No confronto de ontem no Conselho de Ética da Câmara, um politicamente enfraquecido José Dirceu e um malicioso e pouco confiável Roberto Jefferson - vértices da mais ruidosa série de denúncias de corrupção reveladas nos últimos anos - descortinaram a vasta trilha de contradições, interrogações não respondidas, atos suspeitíssimos obscuros e somas vultosas movimentadas sem explicação evidente. Encerrado, portanto, o depoimento do ex-chefe da Casa Civil e repetido o tiroteio promovido pela ponta do cano verbal de Jefferson, o Brasil pôde deparar-se com um amplo espectro de incertezas sobre as denúncias que têm enxovalhado a imagem do PT, arrefecido a confiança no governo e descredenciado o sistema político-partidário brasileiro. Credite-se a José Dirceu o mérito da palavra de que não renunciará ao mandato - estratégia habitualmente seguida pelos parlamentares situados no limite da punição. No depoimento de ontem, o ex-ministro negou saber da existência do mensalão - a odiosa propina distribuída a parlamentares que votassem matérias de interesse do Palácio do Planalto. Também defendeu o governo Lula - que, segundo Dirceu, ''não rouba e não deixa roubar''. No primeiro aparte do dia, o antes amigo e hoje inimigo Roberto Jefferson chamou-o de ''inocente humilde'': o então homem mais forte da República ironizou o petebista, desconhecia os milhões de reais que uniam os políticos às empresas de Marcos Valério de Souza, tampouco fora avisado das descobertas e investigações da Polícia Federal, do Conselho de Controle de Atividades Financeiras (Coaf) e da Agência Brasileira de Inteligência (Abin).

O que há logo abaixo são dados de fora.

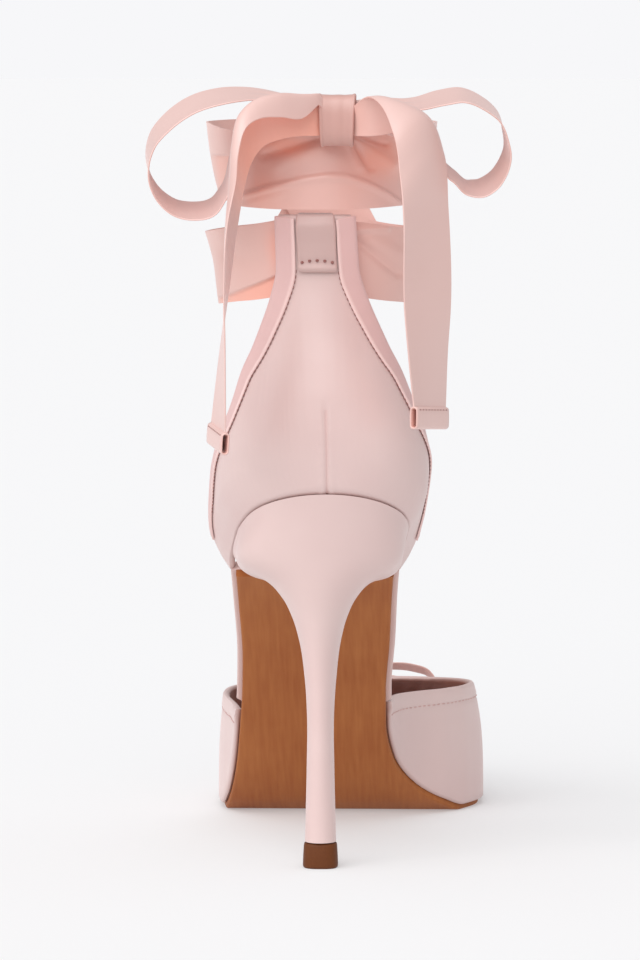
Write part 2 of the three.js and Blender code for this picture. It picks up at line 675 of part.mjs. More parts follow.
// Knot between knotTop and knotHeight below it. The shares are its width at five heights.
function knotSolid() {
  const bottom = knotTop - knotHeight;
  const shares = [[0, 0.94], [0.25, 0.98], [0.5, 0.96], [0.75, 0.98], [1, 1]];
  return loft(shares.map(([up, grow]) => knotRing(mix(bottom, knotTop, up), grow)));
}

// The loops stand nearly edge-on to the back, their far edge a little higher.
const loopAcross = new THREE.Vector3(-0.11, 0.97, 0.2);
function loopSolid(rows, side) {
  const start = knotCentre + side * (knotWidth / 2 + gap);
  return strip(
    rows.map((row) => ({
      point: new THREE.Vector3(
        start + side * row.out * loopReach,
        knotY - row.back * ribbonWidth,
        knotTop + row.up * loopHeight,
      ),
      across: loopAcross,
      width: ribbonWidth * row.spread,
      thickness: ribbonThickness,
    })),
  );
}

// Tail through its sections: a quadratic curve across near edge, middle and far edge, then the hem.
function tailSolid(rows, side) {
  const start = knotCentre + side * (knotWidth / 2 + gap);
  const place = ([out, down, back]) => {
    const x = start + side * out * loopReach;
    return new THREE.Vector3(x, knotY - back * ribbonWidth, knotTop - down * tailLength);
  };
  const across = (row) => {
    const [near, middle, far] = [row.near, row.middle, row.far].map(place);
    return steps(tailSteps).map((v) =>
      near.clone().multiplyScalar((1 - v) * (1 - 2 * v))
        .addScaledVector(middle, 4 * v * (1 - v))
        .addScaledVector(far, v * (2 * v - 1)),
    );
  };
  const sections = rows.map(across);
  const hem = [0, hemHeight].map((drop) =>
    sections.at(-1).map((point) => point.clone().add(new THREE.Vector3(0, 0, -hemSeam - drop))),
  );
  const grid = [...sections, ...hem];
  const offset = (face) =>
    grid.map((section, i) => {
      const thickness = i < sections.length ? ribbonThickness : hemThickness;
      return section.map((point, j) => {
        const ahead = grid[Math.min(i + 1, grid.length - 1)][j];
        const along = ahead.clone().sub(grid[Math.max(i - 1, 0)][j]);
        const over = section[Math.min(j + 1, tailSteps)].clone().sub(section[Math.max(j - 1, 0)]);
        return point.clone().addScaledVector(along.cross(over).normalize(), (face * thickness) / 2).toArray();
      });
    });
  return shell(offset(1), offset(-1));
}

// Small bow on the vamp, laid along the vamp's own face
const throat = vampTopline(Math.PI / 2);
const trimY = throat + trimSetback;
function onVamp(x, y, lift) {
  const { middle, half } = outline(y, featherOverhang);
  const ratio = Math.min(Math.max((x - middle) / half, -1), 1);
  const angle = Math.acos(power(ratio, boxiness / 2));
  const [, faceY, faceZ] = vampPoint(y, angle, 0);
  return new THREE.Vector3(x, faceY, faceZ + lift);
}
const trimCentre = outline(trimY, featherOverhang).middle;
const trimSlope = onVamp(trimCentre, trimY + 1, 0).sub(onVamp(trimCentre, trimY - 1, 0)).normalize();
const trimBase = 2 * gap + trimThickness;

function trimLoop(side) {
  return strip(
    trimLoopRows.map((row) => ({
      point: onVamp(
        trimCentre + side * (trimKnotWidth / 2 + gap + row.out * trimReach),
        trimY,
        trimBase + row.lift * trimKnotHeight,
      ),
      across: trimSlope,
      width: trimWidth * mix(0.6, 1, Math.min(row.out * 2, 1)),
      thickness: trimThickness,
    })),
  );
}

function trimKnot() {
  const ring = (lift, grow) =>
    steps(12).slice(1).map((s) => {
      const angle = 2 * Math.PI * s;
      const x = trimCentre + (trimKnotWidth / 2) * grow * power(Math.cos(angle), 0.7);
      const ahead = (trimWidth / 2) * grow * power(Math.sin(angle), 0.7);
      return onVamp(x, trimY, lift).addScaledVector(trimSlope, ahead).toArray();
    });
  const bottom = ring(trimBase - trimThickness, 0.9);
  const middle = ring(trimBase + trimKnotHeight * 0.4, 1);
  return loft([bottom, middle, ring(trimBase + trimKnotHeight, 0.9)]);
}

// Finishes
const satin = new THREE.MeshStandardMaterial({ color: '#e9cfcb', roughness: 0.42, metalness: 0 });
const grosgrain = new THREE.MeshStandardMaterial({ color: '#dcb5b0', roughness: 0.7, metalness: 0 });
const ribbonSatin = new THREE.MeshStandardMaterial({ color: '#f0bfb4', roughness: 0.4, metalness: 0 });
const soleLeather = new THREE.MeshStandardMaterial({ color: '#b87a4b', roughness: 0.6, metalness: 0 });
const tipRubber = new THREE.MeshStandardMaterial({ color: '#7a4a34', roughness: 0.7, metalness: 0 });

const shoe = new THREE.Group();
function add(name, geometry, finish) {
  const mesh = new THREE.Mesh(geometry, finish);
  mesh.name = name;
  shoe.add(mesh);
}

// Stations along the sole, closer together towards the toe.
const towardsToe = (from, to, count) => steps(count).map((t) => mix(from, to, 1 - (1 - t) ** 1.5));
add('outsole', plate(towardsToe(breast + gap, toeReach, 44), () => 0, 0, outsoleThickness), soleLeather);

const insideWalls = featherOverhang - upperWall - insoleEase;
const toeRelief = 3;
const openFrom = counterFeather(radians(90)) + 2 * gap;
const openTo = wingStart - 2 * gap;
const insoleOutward = (y) => (y >= openFrom && y <= openTo ? featherOverhang : insideWalls);
const heelPart = steps(12).map((t) => mix(-heelReach - insideWalls, openFrom - gap, t ** 1.6));
const waistPart = steps(8).map((t) => mix(openFrom, openTo, t));
const forePart = towardsToe(openTo + gap, toeReach - toeRelief, 32);
add(
  'insole',
  plate([...heelPart, ...waistPart, ...forePart], insoleOutward, insoleLevel, insoleLevel + insoleThickness),
  satin,
);

add('vamp', shell(vampGrid(0), vampGrid(upperWall)), satin);
add('counter', shell(counterGrid(0), counterGrid(upperWall)), satin);
add('binding_outer', bindingSolid(-1), grosgrain);
add('binding_inner', bindingSolid(1), grosgrain);
add('ribbon_keeper', keeperSolid(), satin);
add('heel', loft([...heelRows.map(heelSection), seatSection()]), satin);
add('top_piece', loft([topPieceSection(0, 0), topPieceSection(topPieceHeight, -topPieceTaper)]), tipRubber);
add('ankle_ribbon_outer', ankleHalf(-1), ribbonSatin);
add('ankle_ribbon_inner', ankleHalf(1), ribbonSatin);
add('bow_knot', knotSolid(), ribbonSatin);
add('bow_loop_outer', loopSolid(outerLoopRows, -1), ribbonSatin);
add('bow_loop_inner', loopSolid(innerLoopRows, 1), ribbonSatin);
add('bow_tail_outer', tailSolid(outerTailRows, -1), ribbonSatin);
add('bow_tail_inner', tailSolid(innerTailRows, 1), ribbonSatin);
add('vamp_bow_knot', trimKnot(), ribbonSatin);
add('vamp_bow_loop_outer', trimLoop(-1), ribbonSatin);
add('vamp_bow_loop_inner', trimLoop(1), ribbonSatin);

export default shoe;
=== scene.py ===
"""Satin stiletto pump for the left foot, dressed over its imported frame.

Lengths are in millimetres, and a mesh is turned to metres when it is made. X points to the inner side
of the foot, Y to the toe and Z up. The origin is on the floor, under the ball of the foot. Every surface
is a grid of points worked out from two parameters, as whole arrays.
"""
import math

import bmesh
import bpy
import numpy as np
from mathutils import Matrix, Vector


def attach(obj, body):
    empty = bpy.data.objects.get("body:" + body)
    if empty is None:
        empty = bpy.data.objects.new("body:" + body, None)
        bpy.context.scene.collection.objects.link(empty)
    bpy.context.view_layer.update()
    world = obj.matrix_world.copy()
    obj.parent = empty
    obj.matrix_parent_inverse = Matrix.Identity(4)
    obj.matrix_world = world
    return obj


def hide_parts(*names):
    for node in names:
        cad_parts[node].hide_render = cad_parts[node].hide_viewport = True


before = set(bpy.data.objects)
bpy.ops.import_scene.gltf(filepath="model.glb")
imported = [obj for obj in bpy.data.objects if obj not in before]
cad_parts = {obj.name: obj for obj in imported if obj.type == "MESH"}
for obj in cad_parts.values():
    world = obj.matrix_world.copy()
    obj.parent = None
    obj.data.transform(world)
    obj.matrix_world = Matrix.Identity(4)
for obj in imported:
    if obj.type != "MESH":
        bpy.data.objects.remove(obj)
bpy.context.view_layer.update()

# Sizes of the last
HEEL_REACH = 145
TOE_REACH = 85
BALL_WIDTH = 82
SEAT_HEIGHT = 110
INSTEP_HEIGHT = 125
HEEL_ROUND = 24
TOE_ROUND = 9
TOE_BOX_ROUND = 13
BOXINESS = 3.2

# Layers and walls. The frame's binding and ribbon are thicker than the ones made here.
OUTSOLE = 2.2
INSOLE = 3
GAP = 0.3
FEATHER = 1.7
UPPER_WALL = 1.8
INSOLE_EASE = 0.9
BINDING = 0.55
BINDING_WIDTH = 5
BINDING_END_WIDTH = 2
FRAME_BINDING = 0.8
FRAME_RIBBON = 1

# Upper: heights of the toplines, and how far the tab stands to the side and ahead
VAMP_TOP_INNER = 40
VAMP_TOP_OUTER = 37
COUNTER_DEPTH = 49
TAB_TOP = 193.8
TAB_SWAY = 3.6
COUNTER_LEAN = 6

# Heel
BREAST = -98
HEEL_TIP_CENTRE = -126.2
HEEL_TIP_WIDTH = 10.5
HEEL_TIP_DEPTH = 9.5
TOP_PIECE_HEIGHT = 7.5
STEM_WIDTH = 8
STEM_DEPTH = 9.2

# Ribbon
RIBBON_WIDTH = 22
RIBBON = 0.45
ANKLE_HALF_WIDTH = 32.5
ANKLE_DEPTH = 82
ANKLE_CENTRE = -1
RIBBON_LOW = 181.5
RIBBON_HIGH = 207
RIBBON_EASE = 1
RIBBON_INSET = UPPER_WALL + GAP + FRAME_BINDING + RIBBON_EASE
RIBBON_FLARE = 0.2
CROSSING_OFFSET = 1.7
BEHIND_LOWER_TURN = 4

# Keeper: how far it stands off the wall, reaches down outside and lies inside, and its stitches' height
KEEPER_WIDTH = 10.4
KEEPER = 0.8
KEEPER_EASE = 0.45
KEEPER_DROP = 16
KEEPER_INSET = 6.4
KEEPER_STITCH = 181

# Bow
KNOT_WIDTH = 10
KNOT_HEIGHT = 15
KNOT_DEPTH = 10
KNOT_CENTRE = 5.6
KNOT_TOP = 229.6
LOOP_REACH = 50
LOOP_HEIGHT = 34
TAIL_LENGTH = 96
HEM_HEIGHT = 6.5
HEM_TUBE = 2.56
HEM_WALL = 0.55
HEM_STITCH_OUT = 1.152

# Small bow on the vamp
TRIM_WIDTH = 8
TRIM = 0.5
TRIM_REACH = 23
TRIM_SETBACK = 7
TRIM_LIFT = 0.4
TRIM_KNOT_WIDTH = 6
TRIM_KNOT_HEIGHT = 5

# Sole line from the seat to the toe: share of the reach behind (negative) or ahead of the origin, rise as a
# share of SEAT_HEIGHT, outer and inner edge as shares of BALL_WIDTH
SOLE_ROWS = np.array([
    (-1, 1, 0.262, 0.324),
    (-0.897, 0.932, 0.266, 0.308),
    (-0.793, 0.859, 0.299, 0.283),
    (-0.69, 0.777, 0.326, 0.259),
    (-0.586, 0.677, 0.326, 0.244),
    (-0.483, 0.545, 0.323, 0.232),
    (-0.379, 0.391, 0.333, 0.213),
    (-0.31, 0.282, 0.348, 0.211),
    (-0.241, 0.177, 0.365, 0.235),
    (-0.172, 0.087, 0.388, 0.311),
    (-0.11, 0.028, 0.412, 0.421),
    (-0.048, 0, 0.43, 0.494),
    (0.094, 0, 0.446, 0.556),
    (0.235, 0, 0.441, 0.554),
    (0.424, 0, 0.396, 0.5),
    (0.588, 0.012, 0.317, 0.415),
    (0.741, 0.028, 0.213, 0.317),
    (0.882, 0.046, 0.098, 0.226),
    (1, 0.062, 0, 0.152),
])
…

A despeito da nova denúncia posta à mesa por Jefferson (a articulação, por Dirceu, de um acordo que permitisse ao PT e ao PTB dinheiro para sanear suas finanças), o confronto dos dois deixa um saldo perturbador para o país: parece quase impossível hoje saber quem diz a verdade. Trata-se de uma constatação decorrente não apenas da troca de acusações entre ambos e das afirmações mútuas de que estão mentindo. O mais grave é que os depoimentos são profundamente contraditórios e inflacionam o mercado das divergências. Dirceu negou que tivesse conversado ''várias vezes'' com Jefferson sobre o mensalão; negou participação em reunião na qual o presidente Lula teria sido informado sobre a mesada; negou nomeações políticas nos Correios e envolvimento nos desvios de Furnas; negou que um assessor informal tenha sido autorizado a fazer saque numa conta de Marcos Valério.

Da soma de tais negativas, Dirceu sai menor, Jefferson reafirma a incerteza sobre a confiabilidade do que denuncia e o país segue à espera de que as CPIs em curso no Congresso e as investigações do Ministério Público e da Polícia Federam possam radiografar, em definitivo, os crimes que atualmente obscurecem a República. As evidências estimulam a baixa confiança popular e alimentam a indiferença dos cidadãos com a política. Partidos, governo e oposição têm a missão de lancetar os tumores expostos da corrupção. A contradição dos depoimentos não pode servir de limitação aos acusadores, nem de consolo aos acusados. Ao contrário, constitui mais um eloqüente motivo para radicalizar os trabalhos de investigação a fim de encontrar, enfim, o caminho da verdade. É o que o Brasil honesto deseja.